La segunda condición indispensable es disponer de urnas y papeletas. Las urnas no tienen que ser de diseño ni metacrilato de alta gama pero tampoco valen unas cajas de zapatos. Seis mil urnas dicen tener escondidas en alguna parte lo que, de ser cierto, me cuesta creer que los servicios de inteligencia no las tengan ya localizadas y que, en las vísperas del día D, no resulten fácilmente incautables junto con las papeletas, que tampoco pueden escamotearse bajo una escalera.

También hay que disponer de locales, y cada vez son más los alcaldes, incluidos algunos del PDeCAT, que se niegan a facilitar las instalaciones municipales. El riesgo de inhabilitación es demasiado patente. Y finalmente necesitan personal, funcionarios públicos que, como en cualquier consulta, han de garantizar el orden y su normal desarrollo. Poner a funcionarios en la tesitura de implicarse en una ilegalidad manifiesta puede volverse gravemente contra los convocantes, y ellos lo saben.

El Gobierno de la nación tiene instrumentos a su alcance para neutralizar esta maniobra del soberanismo, y el más sencillo de activar es la Ley de Seguridad nacional que les permitiría poner a los Mossos al mando directo del Ministerio del Interior.

Así que, si el Estado se lo propone, lo que no hizo en el 9N, este referéndum no será tal. Un fiasco con el que ya cuentan sus promotores y ante el que esperan reaccionar sacándose de la manga el comodín que les ha permitido llegar tan lejos en esta deriva. El comodín de la calle. Hay que reconocer que el independentismo ha desarrollado una capacidad de movilización callejera que ninguna otra causa ha logrado en España. La suya es un maquinaria de propaganda permanentemente lubricada con dinero público que ha sabido envolver sus expresiones con un sentido lúdico hasta dibujar la Cataluña independiente como un cuadro naif. Sus actos masivos están siempre coloreados de globos, banderitas y camisetas donde los niños lo pasan fenomenal. El atractivo de sus festivales urbanos les hace parecer mucho más populares y numerosos de lo que realmente son.

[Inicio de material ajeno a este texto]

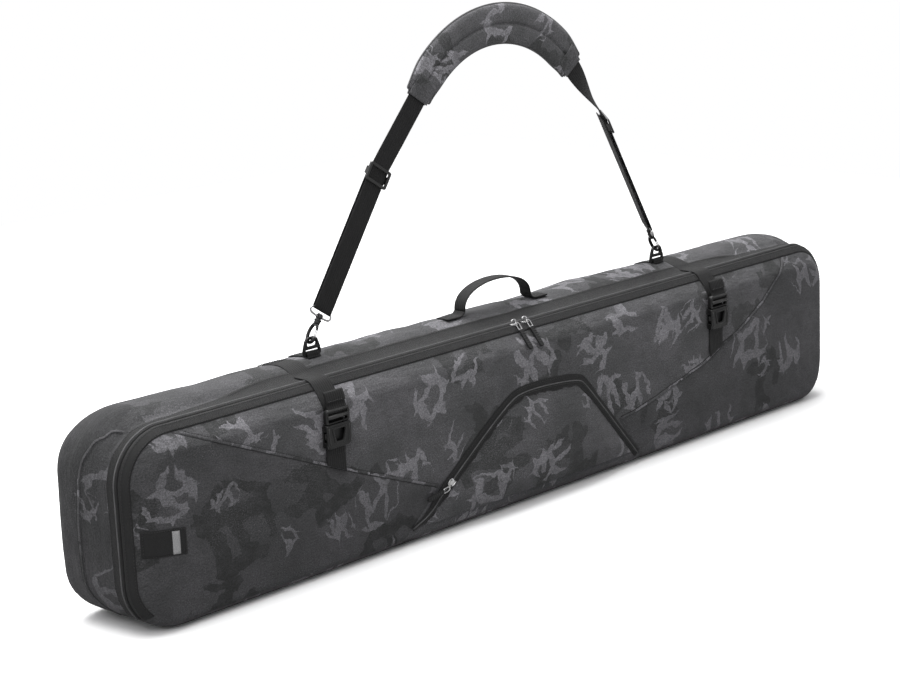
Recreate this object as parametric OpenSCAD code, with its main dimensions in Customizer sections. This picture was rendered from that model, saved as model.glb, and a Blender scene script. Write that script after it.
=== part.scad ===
// Padded snowboard bag standing on its long narrow side.
// X runs along the bag, -Y is the zipped front, +Z is up, and z = 0 is the floor.

/* [Case] */
// Length of the bag
bag_l = 1660; // [1500:10:1800]
// Height of the bag, up to the zip seam
bag_h = 300; // [290:5:330]
// Y of the back face
back_y = 87.5; // [80:0.5:110]
// Radius of the four corners, seen from the front
corner_r = 80; // [70:1:90]
// Rise of the soft top between its seams
crown = 16; // [8:1:20]
// Thickness of the outer cloth
cloth = 2; // [1:0.5:3]
// Thickness of the foam padding
foam = 8; // [5:1:10]
// Thickness of the lining
lining = 1; // [0.5:0.5:1.5]

/* [Front panel] */
// Y of the front panel's flat face
front_y = -87.5; // [-95:0.5:-80]
// How far the front face steps in from the zip seam
bevel = 36; // [30:1:40]
// Height of the seam that the front panel hinges on
hinge_z = 20; // [18:1:24]

/* [Front pocket] */
// Height of the pocket's upper edge
pocket_top = 207; // [190:1:215]
// Width of the dark band round the pocket
pocket_band = 22; // [16:1:26]
// How far the pocket stands out from the panel
pocket_puff = 14; // [8:1:18]

/* [Compression straps] */
// X of the left strap
strap_left = -450; // [-470:1:-440]
// X of the right strap
strap_right = 474; // [464:1:500]
// Width of all strap webbing
web_w = 38; // [34:1:40]
// Thickness of all strap webbing
web_t = 1.5; // [1:0.1:2]

/* [Carry strap] */
// X of the left strap ring
ring_left_x = -400; // [-410:1:-390]
// X of the right strap ring
ring_right_x = 432; // [430:1:436]
// Lean of the left leg of the shoulder strap, in degrees
lean_left = 33.8; // [30:0.1:36]
// Lean of the right leg of the shoulder strap, in degrees
lean_right = -28.7; // [-32:0.1:-26]
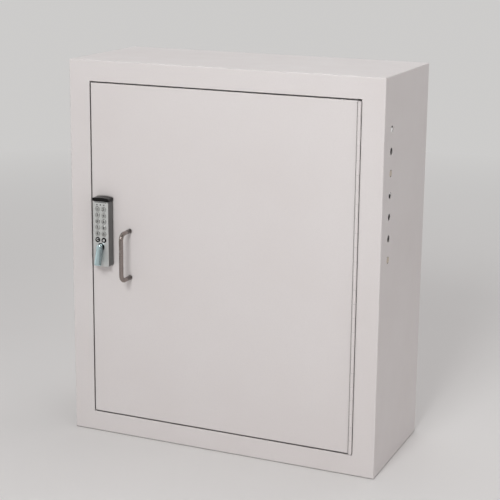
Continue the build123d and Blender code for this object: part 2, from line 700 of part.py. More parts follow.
cell_z = LOCK_SHOULDER + CAP_RISE - CAP_WALL - CELL_HEADROOM - CELL_DIAMETER / 2
cradle_radius = CELL_DIAMETER / 2 + CRADLE_FIT
spindle_bore = SPINDLE / 2 + SPINDLE_CLEARANCE

with BuildPart() as lock_base:
    add(housing_block(LOCK_GASKET, LOCK_BASE).part)
    add(housing_bore(plate_front, LOCK_BASE, LOCK_WALL).part, mode=Mode.SUBTRACT)
    # neck that the cap slides over
    with BuildSketch(standing(LOCK_GASKET + LOCK_WALL)):
        with Locations((LOCK_X, LOCK_SHOULDER + NECK_HEIGHT / 2)):
            Rectangle(neck_width, NECK_HEIGHT)
    extrude(amount=plate_front - LOCK_GASKET - LOCK_WALL)
    # screw bosses and the standoffs that carry the board
    with BuildSketch(standing(plate_front)):
        with Locations(*lock_screw_points):
            Circle(BOSS / 2)
        with Locations((LOCK_X, KEY_LOW_Z + STANDOFF_RISE)):
            with GridLocations(STANDOFF_SPACING, STANDOFF_SPACING, 2, 1):
                Circle(STANDOFF / 2)
    extrude(amount=BOARD_STAND - plate_front)
    # bearing for the spindle
    with BuildSketch(standing(plate_front)):
        with Locations((LOCK_X, KNOB_Z)):
            Circle(BEARING / 2)
    extrude(amount=BEARING_HEIGHT)
    # half ring that the cells drop into
    with BuildSketch(standing(plate_front)):
        with Locations((LOCK_X, cell_z)):
            Circle(cradle_radius + CRADLE_WALL)
            Circle(cradle_radius, mode=Mode.SUBTRACT)
        with Locations((LOCK_X, cell_z - CELL_DIAMETER)):
            Rectangle(2 * CELL_DIAMETER, 2 * CELL_DIAMETER, mode=Mode.INTERSECT)
    extrude(amount=CELL_COUNT * CELL_THICKNESS)
    # bores
    with BuildSketch(standing(LOCK_GASKET)):
        with Locations((LOCK_X, KNOB_Z)):
            Circle(spindle_bore)
    extrude(amount=LOCK_DEPTH, mode=Mode.SUBTRACT)
    with BuildSketch(standing(LOCK_GASKET)):
        with Locations(*lock_screw_points):
            Circle(SCREW_SHANK / 2)
    extrude(amount=SCREW_BITE + SCREW_END_SPACE - LOCK_GASKET, mode=Mode.SUBTRACT)
save(lock_base, "lock_base")

with BuildPart() as lock_face:
    add(housing_block(LOCK_BASE, LOCK_DEPTH, LOCK_EDGE).part)
    add(housing_bore(LOCK_BASE, cover_inside, LOCK_WALL).part, mode=Mode.SUBTRACT)
    # front half of the neck
    with BuildSketch(standing(cover_inside - CAP_WALL)):
        with Locations((LOCK_X, LOCK_SHOULDER)):
            Rectangle(neck_width, 2 * NECK_HEIGHT)
    extrude(amount=CAP_WALL)
    with BuildSketch(standing(cover_inside - CAP_WALL)):
        with Locations(*key_points):
            Circle(KEY_DIAMETER / 2 + KEY_CLEARANCE)
        with Locations(*lens_points):
            Circle(LENS_DIAMETER / 2)
        with Locations((LOCK_X, KNOB_Z)):
            Circle(SPINDLE / 2 + KEY_CLEARANCE)
    extrude(amount=LOCK_WALL + CAP_WALL, mode=Mode.SUBTRACT)
save(lock_face, "lock_face")


# ------------------------------------------------------------------ keypad lock: cap
def cap_block(inset, inner, outer):
    """Arched block of the cap between two distances from the door, drawn in by an inset."""
    half = LOCK_WIDTH / 2 + CAP_OVERHANG - inset
    side = LOCK_SHOULDER + CAP_SIDE - inset
    top = LOCK_SHOULDER + CAP_RISE - inset
    with BuildPart() as block:
        with BuildSketch(standing(inner)):
            with BuildLine():
                Polyline((LOCK_X - half, side), (LOCK_X - half, LOCK_SHOULDER),
                         (LOCK_X + half, LOCK_SHOULDER), (LOCK_X + half, side))
                ThreePointArc((LOCK_X + half, side), (LOCK_X, top), (LOCK_X - half, side))
            make_face()
        extrude(amount=outer - inner)
    return block


with BuildPart() as lock_cap:
    add(cap_block(0, LOCK_GASKET, LOCK_DEPTH + CAP_OVERHANG).part)
    cap_front = lock_cap.faces().sort_by(Axis.Y)[0].edges()
    fillet(cap_front - cap_front.sort_by(Axis.Z)[:1], LOCK_EDGE)
    add(cap_block(CAP_WALL, LOCK_GASKET + CAP_WALL, LOCK_DEPTH + CAP_OVERHANG - CAP_WALL).part,
        mode=Mode.SUBTRACT)
save(lock_cap, "lock_cap")

# ------------------------------------------------------------------ keypad lock: inside
board_low = KEY_LOW_Z - BOARD_BELOW_KEYS
board_high = LENS_Z + BOARD_ABOVE_LENS

with BuildPart() as lock_board:
    with BuildSketch(standing(BOARD_STAND)):
        with Locations((LOCK_X, (board_low + board_high) / 2)):
            Rectangle(BOARD_WIDTH, board_high - board_low)
    extrude(amount=BOARD_THICKNESS)
save(lock_board, "lock_board")

with BuildPart() as lock_cells:
    for index in range(CELL_COUNT):
        with BuildSketch(standing(plate_front + index * (CELL_THICKNESS + CELL_GAP))):
            with Locations((LOCK_X, cell_z)):
                Circle(CELL_DIAMETER / 2)
        extrude(amount=CELL_THICKNESS)
save(lock_cells, "lock_cells")

collar_back = plate_front + BEARING_HEIGHT + COLLAR_GAP
pin_end = KNOB_Z + COLLAR / 2 + SOLENOID_PIN_GAP
solenoid_low = pin_end + SOLENOID_PIN_LENGTH

with BuildPart() as lock_solenoid:
    with BuildSketch(standing(plate_front)):
        with Locations((LOCK_X, solenoid_low + SOLENOID_HEIGHT / 2)):
            Rectangle(SOLENOID_WIDTH, SOLENOID_HEIGHT)
    extrude(amount=SOLENOID_DEPTH)
    fillet(lock_solenoid.edges().filter_by(Axis.Z), SOLENOID_EDGE)
    with BuildSketch(Plane.XY.offset(solenoid_low)):
        with Locations((LOCK_X, FRONT - collar_back - COLLAR_THICKNESS / 2)):
            Circle(SOLENOID_PIN / 2)
    extrude(amount=-SOLENOID_PIN_LENGTH)
save(lock_solenoid, "lock_solenoid")

with BuildPart() as lock_lenses:
    with BuildSketch(standing(cover_inside)):
        with Locations(*lens_points):
            Circle(LENS_DIAMETER / 2)
    extrude(amount=LOCK_WALL + LENS_PROUD)
save(lock_lenses, "lock_lenses")

with BuildPart() as knob_washer:
    with BuildSketch(standing(LOCK_DEPTH)):
        with Locations((LOCK_X, KNOB_Z)):
            Circle(KNOB_WASHER / 2)
            Circle(SPINDLE / 2 + KEY_CLEARANCE, mode=Mode.SUBTRACT)
    extrude(amount=KNOB_GAP - KNOB_WASHER_CLEARANCE)
save(knob_washer, "knob_washer")

# ------------------------------------------------------------------ keys
key_seat = cover_inside - KEY_FLANGE_GAP       # front of the key's flange, behind the cover
board_front = BOARD_STAND + BOARD_THICKNESS
stem_length = key_seat - KEY_FLANGE_THICKNESS - board_front - KEY_TRAVEL - KEY_STEM_CLEARANCE


def key(point):
    """One key: a crowned button, the flange that keeps it in and the stem that closes its switch."""
    with BuildPart() as button:
        with BuildSketch(standing(key_seat)):
            with Locations(point):
                Circle(KEY_DIAMETER / 2)
        extrude(amount=LOCK_DEPTH + KEY_PROUD - key_seat)
        fillet(button.faces().sort_by(Axis.Y)[0].edges(), KEY_EDGE)
        with BuildSketch(standing(key_seat)):
            with Locations(point):
                Circle(KEY_FLANGE / 2)
        extrude(amount=-KEY_FLANGE_THICKNESS)
        with BuildSketch(standing(key_seat - KEY_FLANGE_THICKNESS)):
            with Locations(point):
                Circle(KEY_STEM / 2)
        extrude(amount=-stem_length)
    return button


for index, point in enumerate(key_points):
    save(key(point), f"key_{index + 1}")

# ------------------------------------------------------------------ knob
head_stand = LOCK_DEPTH + KNOB_GAP
head_front = head_stand + KNOB_HEAD_HEIGHT
lever_mid_z = (KNOB_Z + KNOB_TIP_Z) / 2

with BuildPart() as lock_knob:
    # side view: the grip leaves the face below the pivot and sweeps out to the tip
    with BuildSketch(Plane.YZ.offset(LOCK_X - KNOB_TIP_WIDTH)):
        with BuildLine():
            Polyline(
                (FRONT - KNOB_TIP_STAND, KNOB_TIP_Z),
                (FRONT - KNOB_TIP_STAND + KNOB_TIP_THICKNESS, KNOB_TIP_Z),
            )
            ThreePointArc(
                (FRONT - KNOB_TIP_STAND + KNOB_TIP_THICKNESS, KNOB_TIP_Z),
                (FRONT - head_stand - KNOB_FINGER_HOLLOW, lever_mid_z - KNOB_FINGER_HOLLOW),
                (FRONT - head_stand, KNOB_Z - KNOB_HEAD),
            )
            Polyline(
                (FRONT - head_stand, KNOB_Z - KNOB_HEAD),
                (FRONT - head_stand, KNOB_Z + KNOB_HEAD),
                (FRONT - head_front, KNOB_Z + KNOB_HEAD),
            )
            ThreePointArc(
                (FRONT - head_front, KNOB_Z + KNOB_HEAD),
                (FRONT - head_front - KNOB_FRONT_SWELL, lever_mid_z),
                (FRONT - KNOB_TIP_STAND, KNOB_TIP_Z),
            )
        make_face()
    extrude(amount=2 * KNOB_TIP_WIDTH)
    # front view: round over the pivot, a little wider at the tip
    with BuildSketch(standing(LOCK_DEPTH)) as knob_outline:
        with BuildLine():
            Polyline(
                (LOCK_X + KNOB_HEAD, KNOB_Z),
                (LOCK_X + KNOB_TIP_WIDTH / 2, KNOB_TIP_Z),
                (LOCK_X - KNOB_TIP_WIDTH / 2, KNOB_TIP_Z),
                (LOCK_X - KNOB_HEAD, KNOB_Z),
            )
            ThreePointArc((LOCK_X - KNOB_HEAD, KNOB_Z), (LOCK_X, KNOB_Z + KNOB_HEAD),
                          (LOCK_X + KNOB_HEAD, KNOB_Z))
        make_face()
        fillet(knob_outline.vertices().group_by(Axis.Z)[0], KNOB_TIP_CORNER)
    extrude(amount=KNOB_TIP_STAND, mode=Mode.INTERSECT)
    fillet(lock_knob.edges(), KNOB_EDGE)
    with BuildSketch(standing(head_stand)):
        with Locations((LOCK_X, KNOB_Z)):
            Circle(SPINDLE / 2)
    extrude(amount=KNOB_SOCKET, mode=Mode.SUBTRACT)
save(lock_knob, "lock_knob")

# ------------------------------------------------------------------ spindle
cam_front = STOP_BACK + CAM_CLEARANCE
cam_back = cam_front + CAM_THICKNESS

with BuildPart() as lock_spindle:
    with BuildSketch(facing(cam_front)):
        with Locations((LOCK_X, KNOB_Z)):
            Circle(SPINDLE / 2)
    extrude(amount=cam_front - FRONT + head_stand + KNOB_SOCKET)
    with BuildSketch(facing(cam_back)):
        with Locations((LOCK_X, KNOB_Z)):
            Rectangle(SPINDLE_SQUARE, SPINDLE_SQUARE)
    extrude(amount=CAM_THICKNESS)
    # collar with two notches, one for each position that the solenoid's pin can hold
    with BuildSketch(standing(collar_back)):
        with Locations((LOCK_X, KNOB_Z)):
            Circle(COLLAR / 2)
        with Locations((LOCK_X, KNOB_Z + COLLAR / 2), (LOCK_X + COLLAR / 2, KNOB_Z)):
            Rectangle(COLLAR_NOTCH, COLLAR_NOTCH, mode=Mode.SUBTRACT)
    extrude(amount=COLLAR_THICKNESS)
    with BuildSketch(facing(cam_back)):
        with Locations((LOCK_X, KNOB_Z)):
            Circle(SCREW_SHANK / 2)
    extrude(amount=SCREW_BITE, mode=Mode.SUBTRACT)
save(lock_spindle, "lock_spindle")

# ------------------------------------------------------------------ cam
with BuildPart() as lock_cam:
    with BuildSketch(facing(cam_back)):
        with Locations((LOCK_X, KNOB_Z)):
            Circle(CAM_HUB)
        with BuildLine():
            Polyline(
                (LOCK_X - CAM_HUB, KNOB_Z),
                (LOCK_X - CAM_WIDTH / 2, KNOB_Z - CAM_REACH + CAM_WIDTH / 2),
            )
            ThreePointArc(
                (LOCK_X - CAM_WIDTH / 2, KNOB_Z - CAM_REACH + CAM_WIDTH / 2),
                (LOCK_X, KNOB_Z - CAM_REACH),
                (LOCK_X + CAM_WIDTH / 2, KNOB_Z - CAM_REACH + CAM_WIDTH / 2),
            )
            Polyline(
                (LOCK_X + CAM_WIDTH / 2, KNOB_Z - CAM_REACH + CAM_WIDTH / 2),
                (LOCK_X + CAM_HUB, KNOB_Z),
                (LOCK_X - CAM_HUB, KNOB_Z),
            )
        make_face()
        with Locations((LOCK_X, KNOB_Z)):
            Rectangle(SPINDLE_SQUARE, SPINDLE_SQUARE, mode=Mode.SUBTRACT)
    extrude(amount=CAM_THICKNESS)
save(lock_cam, "lock_cam")

with BuildPart() as cam_screw:
    with BuildSketch(facing(cam_back)):
        with Locations((LOCK_X, KNOB_Z)):
            Circle(SCREW_SHANK / 2)
    extrude(amount=SCREW_BITE - SCREW_END_SPACE)
    with BuildSketch(facing(cam_back)):
        with Locations((LOCK_X, KNOB_Z)):
            Circle(CAM_SCREW_HEAD / 2)
    extrude(amount=-SCREW_HEAD_HEIGHT)
    fillet(cam_screw.faces().sort_by(Axis.Y)[-1].edges(), SCREW_HEAD_EDGE)
save(cam_screw, "cam_screw")
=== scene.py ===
"""Looks of the lockable medicine cabinet: finishes, key legends, turned and swept detail, studio and camera.

Metres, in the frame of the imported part: +Z is up, the door faces -Y and +X is the viewer's right.
Lengths of pieces are written in millimetres and turned into metres where a mesh is made.
"""
import json
import math

import bmesh
import bpy
from mathutils import Matrix, Vector


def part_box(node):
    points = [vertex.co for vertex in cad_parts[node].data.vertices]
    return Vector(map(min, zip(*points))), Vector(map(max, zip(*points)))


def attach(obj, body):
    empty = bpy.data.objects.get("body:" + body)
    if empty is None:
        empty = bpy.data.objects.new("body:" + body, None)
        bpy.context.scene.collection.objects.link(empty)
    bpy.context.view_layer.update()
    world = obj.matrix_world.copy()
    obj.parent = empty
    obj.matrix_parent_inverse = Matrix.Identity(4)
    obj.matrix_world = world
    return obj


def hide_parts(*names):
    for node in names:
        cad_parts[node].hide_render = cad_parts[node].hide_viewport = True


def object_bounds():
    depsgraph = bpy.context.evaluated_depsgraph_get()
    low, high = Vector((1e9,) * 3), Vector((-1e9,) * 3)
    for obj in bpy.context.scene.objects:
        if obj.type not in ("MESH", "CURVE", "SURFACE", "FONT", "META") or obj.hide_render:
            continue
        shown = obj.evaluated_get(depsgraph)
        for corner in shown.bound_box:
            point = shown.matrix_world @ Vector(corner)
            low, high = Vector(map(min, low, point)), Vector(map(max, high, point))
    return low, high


MM = 0.001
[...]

Todas las encuestas certifican que, como poco, hay tantos catalanes que rechazan la independencia como los que la defienden. Ni qué decir tiene que ambas posiciones son perfectamente legítimas y lo que no, es que una parte le imponga su causa a la otra rompiendo las reglas del juego democrático.

Toda esa capacidad de agitación callejera la quieren poner al servicio de la ruptura para difuminar su previsible fracaso del 1-O y llevar al límite al Estado. El ensayo general será la Diada del 11 de Septiembre donde tratarán de mostrar cuánta musculatura puedan para hacerse temer. El riesgo es mayúsculo porque cuando echan a la gente a la calle para defender la ilegalidad todo puede ocurrir. Desde ERC se han esforzado en decir que las protestas serán pacíficas pero ya me dirán cuánta paz alberga esa campaña de los cachorros de la CUP que pretende "señalar" a quienes no apoyan la independencia.

Es obvio que la presión ambiental del soberanismo ha logrado mantener silentes a quienes rechazan la cabalgada independentista y que, por ahora, la calle es suya. El uso de la agitación callejera presenta, sin embargo, algunas contraindicaciones cuando se apagan los faroles, y resulta evidente que el viaje es a ninguna parte. Los comodines también se agotan.